#### COLLECTED MATERIAL ####

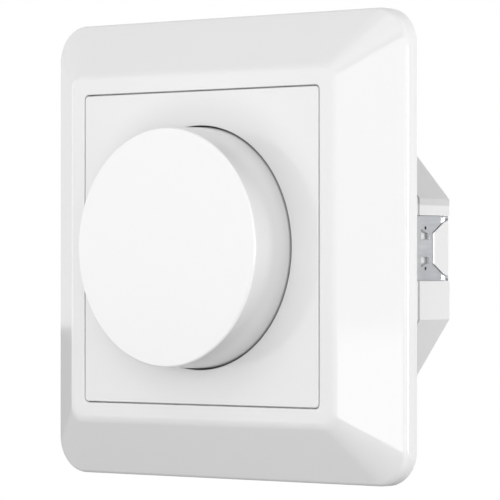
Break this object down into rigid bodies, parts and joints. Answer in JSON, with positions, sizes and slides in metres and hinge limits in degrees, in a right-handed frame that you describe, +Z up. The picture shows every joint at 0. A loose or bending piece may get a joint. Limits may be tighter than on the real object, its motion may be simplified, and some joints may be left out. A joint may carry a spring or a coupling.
{
  "type": "dimmer switch",
  "caption": "Flush wall dimmer with a bevelled square frame, a flat centre plate, a large round push-and-turn knob and a chamfered insert housing behind the wall.",
  "frame": {"origin": "centre of the wall plane, on the knob's axis, at the back of the support plate and the cover frame", "axes": "+Z up, +X to the right seen from the room, +Y into the wall box along the knob's axis; the front faces -Y"},
  "size_m": [0.084, 0.0501, 0.084],
  "materials": {
    "white_gloss": "glossy pure white moulded plastic",
    "white_plate": "silky white moulded plastic",
    "white_knob": "silky white moulded plastic",
    "housing_white": "plain white moulded plastic",
    "zinc_plated_steel": "bright zinc plating, slightly blue",
    "spring_steel": "polished spring steel",
    "spindle_steel": "turned steel",
    "bush_brass": "nickel-plated brass",
    "contact_brass": "stamped brass",
    "rivet_aluminium": "plain aluminium",
    "spreader_aluminium": "plain aluminium sheet",
    "board_green": "green solder mask",
    "black_plastic": "black moulded plastic",
    "rotor_plastic": "natural nylon",
    "track_brown": "phenolic board with carbon track",
    "ferrite": "sintered ferrite",
    "copper_wire": "enamelled copper wire",
    "capacitor_yellow": "moulded case",
    "can_sleeve": "dark plastic sleeve",
    "fuse_glass": "clear glass tube",
    "varistor_blue": "dipped coating"
  },
  "bodies": {
    "insert": {"cover_frame": "white_gloss", "centre_plate": "white_plate", "centre_plate_nut": "bush_brass", "bush_nut": "bush_brass", "bush_washer": "zinc_plated_steel", "threaded_bush": "bush_brass", "support_plate": "zinc_plated_steel", "retaining_bracket": "zinc_plated_steel", "bracket_rivets": "rivet_aluminium", "housing_front": "housing_white", "housing_rear": "housing_white", "circuit_board": "board_green", "pot_case": "black_plastic", "pot_track": "track_brown", "switch_case": "black_plastic", "fixed_contacts": "contact_brass", "switch_spring": "spring_steel", "choke_core": "ferrite", "choke_winding": "copper_wire", "film_capacitor": "capacitor_yellow", "smoothing_capacitor": "can_sleeve", "heat_spreader": "spreader_aluminium", "power_transistors": "black_plastic", "fuse_tube": "fuse_glass", "fuse_caps": "bush_brass", "varistor": "varistor_blue", "control_chip": "black_plastic", "terminal_cages": "zinc_plated_steel", "terminal_screws": "zinc_plated_steel"},
    "turning_rotor": {"pot_rotor": "rotor_plastic", "pot_wiper": "contact_brass"},
    "knob_and_spindle": {"knob": "white_knob", "knob_spring_ring": "spring_steel", "spindle": "spindle_steel", "spindle_clip": "spring_steel"},
    "plunger": {"switch_plunger": "rotor_plastic", "contact_bridge": "contact_brass"}
  },
  "joints": [
    {"name": "knob_turn", "type": "hinge", "parent": "insert", "child": "turning_rotor", "pos_m": [0, 0, 0], "axis": [0, 1, 0], "range_deg": [-150, 150]},
    {"name": "knob_push", "type": "slide", "parent": "turning_rotor", "child": "knob_and_spindle", "axis": [0, 1, 0], "range_m": [0, 0.0012], "stiffness_N_per_m": 1500, "springref_m": -0.001},
    {"name": "plunger_press", "type": "slide", "parent": "insert", "child": "plunger", "axis": [0, 1, 0], "range_m": [0, 0.0012], "deforming": ["switch_spring"]}
  ],
  "couplings": [
    {"joint": "plunger_press", "follows": "knob_push", "ratio": 1}
  ]
}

####

- DIRECTIONS:
Extract, word for word, each line of the listing above.

- TASK ANSWER:
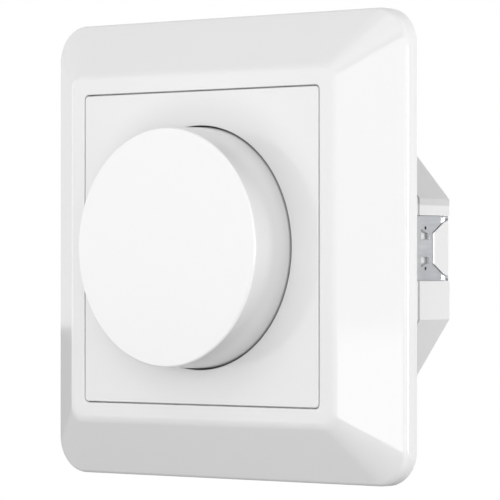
Break this object down into rigid bodies, parts and joints. Answer in JSON, with positions, sizes and slides in metres and hinge limits in degrees, in a right-handed frame that you describe, +Z up. The picture shows every joint at 0. A loose or bending piece may get a joint. Limits may be tighter than on the real object, its motion may be simplified, and some joints may be left out. A joint may carry a spring or a coupling.
{
  "type": "dimmer switch",
  "caption": "Flush wall dimmer with a bevelled square frame, a flat centre plate, a large round push-and-turn knob and a chamfered insert housing behind the wall.",
  "frame": {"origin": "centre of the wall plane, on the knob's axis, at the back of the support plate and the cover frame", "axes": "+Z up, +X to the right seen from the room, +Y into the wall box along the knob's axis; the front faces -Y"},
  "size_m": [0.084, 0.0501, 0.084],
  "materials": {
    "white_gloss": "glossy pure white moulded plastic",
    "white_plate": "silky white moulded plastic",
    "white_knob": "silky white moulded plastic",
    "housing_white": "plain white moulded plastic",
    "zinc_plated_steel": "bright zinc plating, slightly blue",
    "spring_steel": "polished spring steel",
    "spindle_steel": "turned steel",
    "bush_brass": "nickel-plated brass",
    "contact_brass": "stamped brass",
    "rivet_aluminium": "plain aluminium",
    "spreader_aluminium": "plain aluminium sheet",
    "board_green": "green solder mask",
    "black_plastic": "black moulded plastic",
    "rotor_plastic": "natural nylon",
    "track_brown": "phenolic board with carbon track",
    "ferrite": "sintered ferrite",
    "copper_wire": "enamelled copper wire",
    "capacitor_yellow": "moulded case",
    "can_sleeve": "dark plastic sleeve",
    "fuse_glass": "clear glass tube",
    "varistor_blue": "dipped coating"
  },
  "bodies": {
    "insert": {"cover_frame": "white_gloss", "centre_plate": "white_plate", "centre_plate_nut": "bush_brass", "bush_nut": "bush_brass", "bush_washer": "zinc_plated_steel", "threaded_bush": "bush_brass", "support_plate": "zinc_plated_steel", "retaining_bracket": "zinc_plated_steel", "bracket_rivets": "rivet_aluminium", "housing_front": "housing_white", "housing_rear": "housing_white", "circuit_board": "board_green", "pot_case": "black_plastic", "pot_track": "track_brown", "switch_case": "black_plastic", "fixed_contacts": "contact_brass", "switch_spring": "spring_steel", "choke_core": "ferrite", "choke_winding": "copper_wire", "film_capacitor": "capacitor_yellow", "smoothing_capacitor": "can_sleeve", "heat_spreader": "spreader_aluminium", "power_transistors": "black_plastic", "fuse_tube": "fuse_glass", "fuse_caps": "bush_brass", "varistor": "varistor_blue", "control_chip": "black_plastic", "terminal_cages": "zinc_plated_steel", "terminal_screws": "zinc_plated_steel"},
    "turning_rotor": {"pot_rotor": "rotor_plastic", "pot_wiper": "contact_brass"},
    "knob_and_spindle": {"knob": "white_knob", "knob_spring_ring": "spring_steel", "spindle": "spindle_steel", "spindle_clip": "spring_steel"},
    "plunger": {"switch_plunger": "rotor_plastic", "contact_bridge": "contact_brass"}
  },
  "joints": [
    {"name": "knob_turn", "type": "hinge", "parent": "insert", "child": "turning_rotor", "pos_m": [0, 0, 0], "axis": [0, 1, 0], "range_deg": [-150, 150]},
    {"name": "knob_push", "type": "slide", "parent": "turning_rotor", "child": "knob_and_spindle", "axis": [0, 1, 0], "range_m": [0, 0.0012], "stiffness_N_per_m": 1500, "springref_m": -0.001},
    {"name": "plunger_press", "type": "slide", "parent": "insert", "child": "plunger", "axis": [0, 1, 0], "range_m": [0, 0.0012], "deforming": ["switch_spring"]}
  ],
  "couplings": [
    {"joint": "plunger_press", "follows": "knob_push", "ratio": 1}
  ]
}